PS: My favorite part is talking to the customers after an event and they’ve been able to restore their business. To just see their eyes light up, the smile that they’re back up and operational. That’s their livelihood and they want to feel comfortable, they want to know that the company they’re working for has a business continuity plan in place so that the business is going to survive any kind of an event. It’s just great to be able to see that after any kind of a major event. It’s amazing the smiles that you see on people's faces.
Given Paul’s close to three decades of experience in disaster recovery, we asked him what major changes he has observed in the industry over the years.
PS: I guess a couple of things. From an IT perspective, the major change we’ve seen, although some people will tell you that it’s always been there, just never in the form that people talk about, is the advent of “the cloud”. The challenge most IT organization had was being able to recover data and restore it in a timely manner. If you were recovering it in traditional methods, from tape backup, or from disk, it took a long time. Then if you wanted to have even more readily available, you had to put a lot of cost into the program to replicate that data. So, the advent of the cloud, I think has been the biggest change for protecting data in that it could be your program that not only protects your data on a day to day basis, and that’s your production environment, but it’s so easily connected to from a network perspective at Time of Disaster and there is no such thing as having to store data because it’s always active. That’s one of the changes in the IT environment.
I think the other side is, more and more, the realization that organizations are starting to understand (although the lack of business continuity plans and capabilities that organizations don't have in place today is still pretty surprising) is the realization that finally, PEOPLE are the most critical asset. Stop thinking about just data. People are the other element that are key to restoring your business. The change there is that more and more people are understanding that their staff are not as portable as they think they are. People will not go to another city, or several hundred miles away to restore your business. So, it’s important that stakeholders, or more businesses, are understanding that they need to put a continuity plan in place that ensures the recovery of that business as close to home as possible, or at the same location. There are all sorts of different options for that.

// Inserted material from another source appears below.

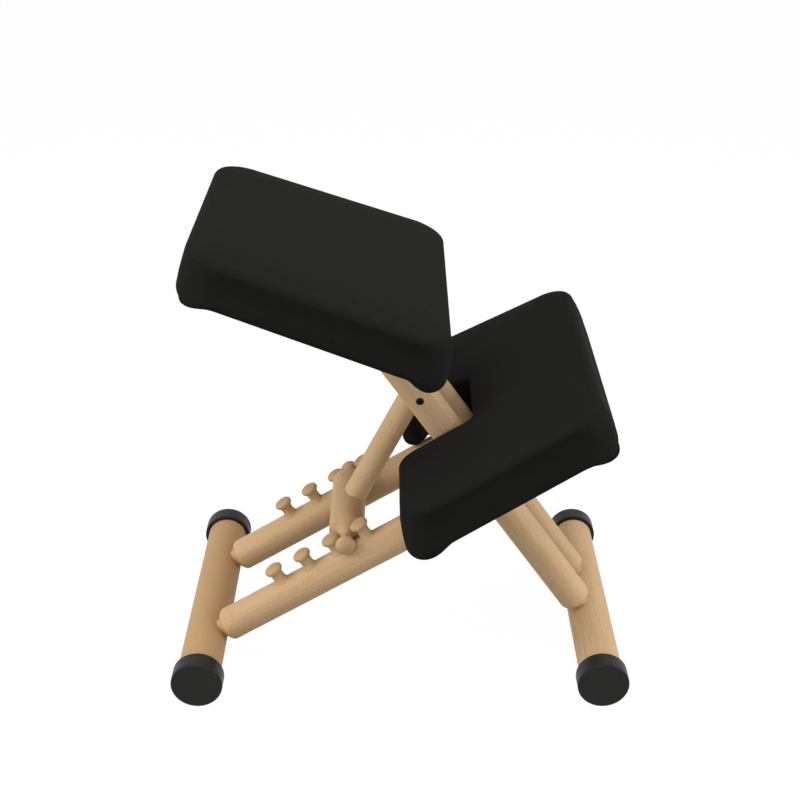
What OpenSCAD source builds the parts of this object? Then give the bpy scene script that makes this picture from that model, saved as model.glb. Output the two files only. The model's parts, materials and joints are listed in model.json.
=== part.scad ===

Also, the work-at-home strategy is a big change because there’s more availability in internet speeds, capabilities, and applications that allow that. While it’s a great complimentary-type service, as I said the biggest issue that everybody is going to have is major power outages. It doesn’t matter what strategy you have, if you don’t have the ability to either have a generator come in and re-power your building or an alternative space, like a modular capability, people are not going to be able to work. I think it was pretty prevalent when you saw pictures of Sandy, and people trying to plug in so that they could communicate. The piece that everybody has to understand is that they need to have a very sound communications capability plan because cellular networks can go down - we saw that happen in Katrina, we saw that happen with Sandy, even the Virginia earthquake that happened a couple of years ago. The issue with the Virginia earthquake was that the telephone companies do not design their network so that everybody that has a cell phone or a desk phone can get on the phone at the same time. They base their networks on average usage and that means that there are ratios and not everybody can get on at the same time. During that earthquake in Virginia, everybody tried to get on a cell phone and you got either a fast busy signal, or you couldn’t get through, and all of the sudden you couldn’t communicate. So, it’s important to have some capabilities in place whether it’s satellite solutions like we provide or other alternatives, but they need to look at that as well.
With flexible working on the rise, we were curious to ask if remote working has changed Agility’s approach to disaster recovery and business continuity plans.
PS: Absolutely. I think that more and more organizations are seeing that a larger percentage of their work staff may work from home or on a flexible basis. As I said, that works great in your day to day environment. The area that you need to think about is what do you do in an event where there is a regional outage, and there is no power. Nobody can work without power. Your phone is dependant on it, your laptop, and communications are also dependent on it, so it’s important, while that may be your prime vehicle for recovery, you do need a back up to that strategy because there are some holes in it that can occur. It may be that you’re putting a strategy in place that will at least get your critical staff up and operational and in the same environment. The interesting part is, a lot of organizations say, well I can work from home and I often question them. That might work for a short period of time, but you have all these people in an office for a reason. What are the reasons that your staff are all in a building? If they didn’t need to be there, you wouldn’t need your space, you could all work from home. There are reasons why they’re there. Is it because it’s a call center? Is it because of the collaboration? There’s got to be different reasons and you’ve got to ask yourself why do I have all of these people in an office facility and can I survive long term without that?
Paul tells us the top 3-5 trends that facilities managers should know about in business continuity.
PS: The next 3-5 years are going to be interesting I think. The whole world of a virtualized environment will change how people look at recovery capabilities. We’re not going to be so dependent on the technology at our desk anymore because virtualization will allow you to connect to your environment from any device at any time. Another trend is the enhancements to the world of emergency notification and locations. Ways to be able to track people to make sure everybody’s okay, giving them apps on their phone that will make it very easy for them to hit a button and say here’s my location and give everybody the GPS coordinates. I think that’s going to be important because you want to be able to track your staff. The only other piece in there is the work at home solution which is great, but then power is the only issue, so how do you address that? Certainly, there are some issues with brick and mortar and that's where you need to look at something that’s more flexible to be able to provide recovery. With Sandy there was the issue of fuel shortages, nobody wanted to drive. Well, having some sort of a mobile workspace that you can bring closer to where the people live might be a nice strategy in the long term as well.